This week featured some big news for social media brand managers and really head-scratching Tweets. Here are my favorite finds:
- Managing a brand’s Instagram became much easier. Hootsuite announced this week that the company will fully integrate Instagram into its social media management platform. Brand managers will be able to “schedule and publish Instagram content, monitor and engage with Instagram audiences and create team workflows,” according to Social Media Today. The logistics of managing a brand’s Instagram account has always been a source of headaches for PR people. This news solves most of those problems.
- Yelp adding data on hospital wait times, quality. While Hootsuite may have just cured headaches, Yelp is surely causing a few in health systems across the country, with its announcement (h/t Mashable) that it will integrate ProPublica data into its pages health care facilities. The data includes, according to Mashable, ER wait times, patient satisfaction scores, the number of free beds available and any government fines for not meeting CMS standards. The information is compiled by ProPublica from their own research and the Centers for Medicare and Medicaid Services (CMS) for 4,600 hospitals, 15,000 nursing homes, and 6,300 dialysis clinics in the U.S. and will be updated quarterly.

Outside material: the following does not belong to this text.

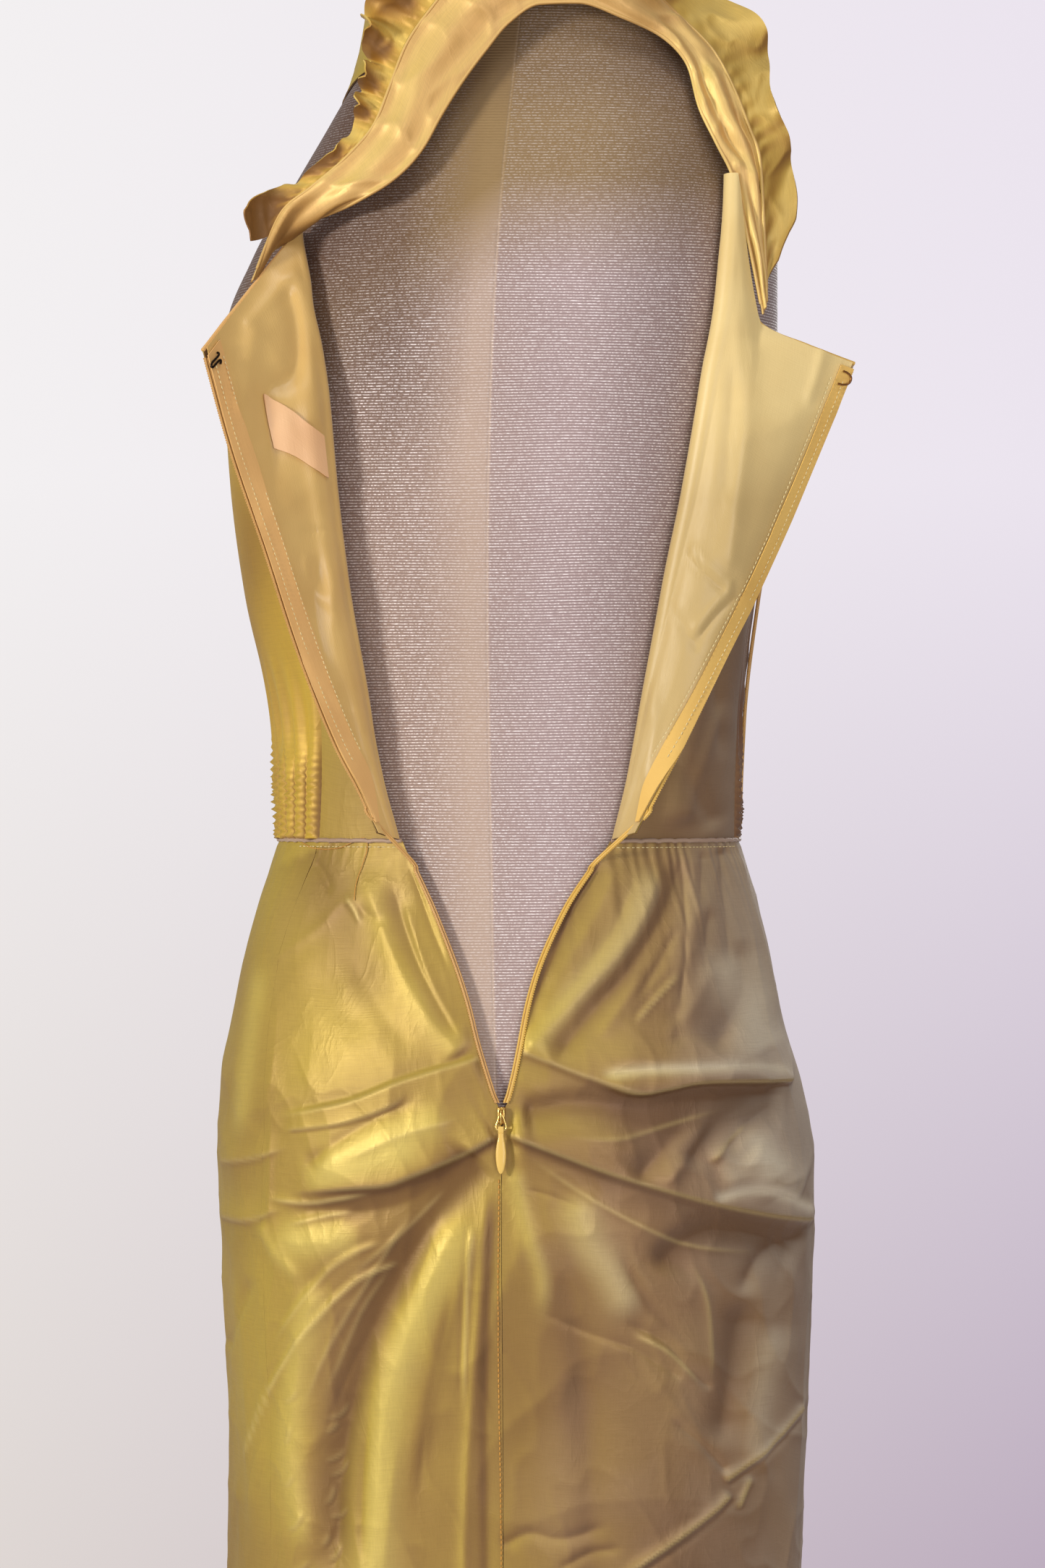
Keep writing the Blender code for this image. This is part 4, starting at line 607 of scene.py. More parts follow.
def skirtPoint(angle, rise):
    section = skirtAt(rise)
    plain = ring(section, angle)
    x, behind = plain[..., 0], np.cos(angle)
    keep = ramp((behind + 0.02) / 0.2)
    backLift, backX, backZ = foldField(skirtFolds, x, rise)[:3]
    frontLift, frontX, frontZ = foldField(frontFolds, x, rise)[:3]
    ahead = ramp((-behind - 0.02) / 0.2)
    lift = keep * backLift + ahead * frontLift
    hem = gathers['hemWave'] * np.sin(gathers['hemWaves'] * angle)
    lift += (1 - ramp((behind - 0.1) / 0.4)) * ramp(-rise / 0.6) * hem
    lift += gatherLift(angle, rise)
    crisp = ramp(-rise / 0.02) * (1 - 0.7 * ramp((rise + 0.125) / 0.02) * ramp(-x / 0.02))
    lift += 0.0009 * (wrinkle(x + 0.3 * behind, rise * 0.8, 0.055, 3.1) - 0.45) * crisp
    lift += 0.0004 * (wrinkle(x * 1.4 + rise * 0.5, rise * 0.7, 0.026, 8.4, 3.0) - 0.3) * crisp
    edges, degrees = openingAt(rise), np.degrees(angle)
    clear = ramp(np.minimum(abs(degrees - edges.left), abs(degrees - edges.right)) / 1.6)
    clear = np.where(rise > -0.15, clear, 1.0)
    lift = lift * clear
    room = np.linalg.norm((plain - ring(formAt(rise), angle))[..., :2], axis=-1)
    room = np.where(rise > formFoot, room, 0.03) - 0.0016
    lift = np.where(lift < 0, -room * np.tanh(-lift / np.maximum(room, 0.0004)), lift)
    found = ring(section, angle, lift, lift, lift)
    facing = np.maximum(abs(behind), 0.25)
    found[..., 0] += (keep * backX - ahead * frontX) * facing * clear
    found[..., 2] += (keep * backZ + ahead * frontZ) * ramp((rise + skirtLength) / 0.01)
    return found


def skirtPaintedLight(angle, rise):
    # Painted light for the back panels: the crests' painted highlight and the folds' painted shading.
    section = skirtAt(rise)
    keep = ramp((np.cos(angle) + 0.02) / 0.2)
    crest, brown = foldField(skirtFolds, ring(section, angle)[..., 0], rise)[3:]
    return {'crest': crest * keep, 'brown': np.clip(brown * keep, -1, 1)}


# Meshes

def setPoints(mesh, points):
    # Moves a grid's vertices, which create_grid made between -1 and 1, to a table of points.
    rows, columns = points.shape[:2]
    flat = np.empty(len(mesh.vertices) * 3)
    mesh.vertices.foreach_get('co', flat)
    flat = flat.reshape(-1, 3)
    column = np.rint((flat[:, 0] + 1) / 2 * (columns - 1)).astype(int)
    row = np.rint((flat[:, 1] + 1) / 2 * (rows - 1)).astype(int)
    mesh.vertices.foreach_set('co', points[row, column].ravel())
    corner = np.empty(len(mesh.loops), dtype=np.int32)
    mesh.loops.foreach_get('vertex_index', corner)
    return row, column, corner


def link(name, mesh, material):
    thing = bpy.data.objects.new(name, mesh)
    bpy.context.scene.collection.objects.link(thing)
    mesh.materials.append(material)
    return thing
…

- Facebook adding live video streaming for famous people. Facebook has added a new feature, simply called Live, that will allow celebrities to shoot live streaming video that will be broadcast to their followers’ news feeds. Dwayne "The Rock" Johnson, Serena Williams, Michael Buble and Martha Stewart all live streamed on Wednesday to promote the feature, according to Mashable. Live video has been the social media trend of 2015, and with this announcement, it appears unlikely Facebook will integrate with live-streaming apps Meerkat and Periscope. The company hasn’t announced if the feature will extend to users other than celebrities.
- NFL teams as tone-deaf as ever. The Minnesota Vikings promoted Family Day at their training camp with a picture of star running back Adrian Peterson kissing his son, and the Indianapolis Colts invited Twitter followers to bring unused or expired prescription drugs to Colts training camp for “safe disposal.” Both seemingly innocuous to the uninformed, but puzzling if you know about Peterson’s well-publicized child abuse case and Colts’ owner Jim Irsay’s struggles with drug abuse.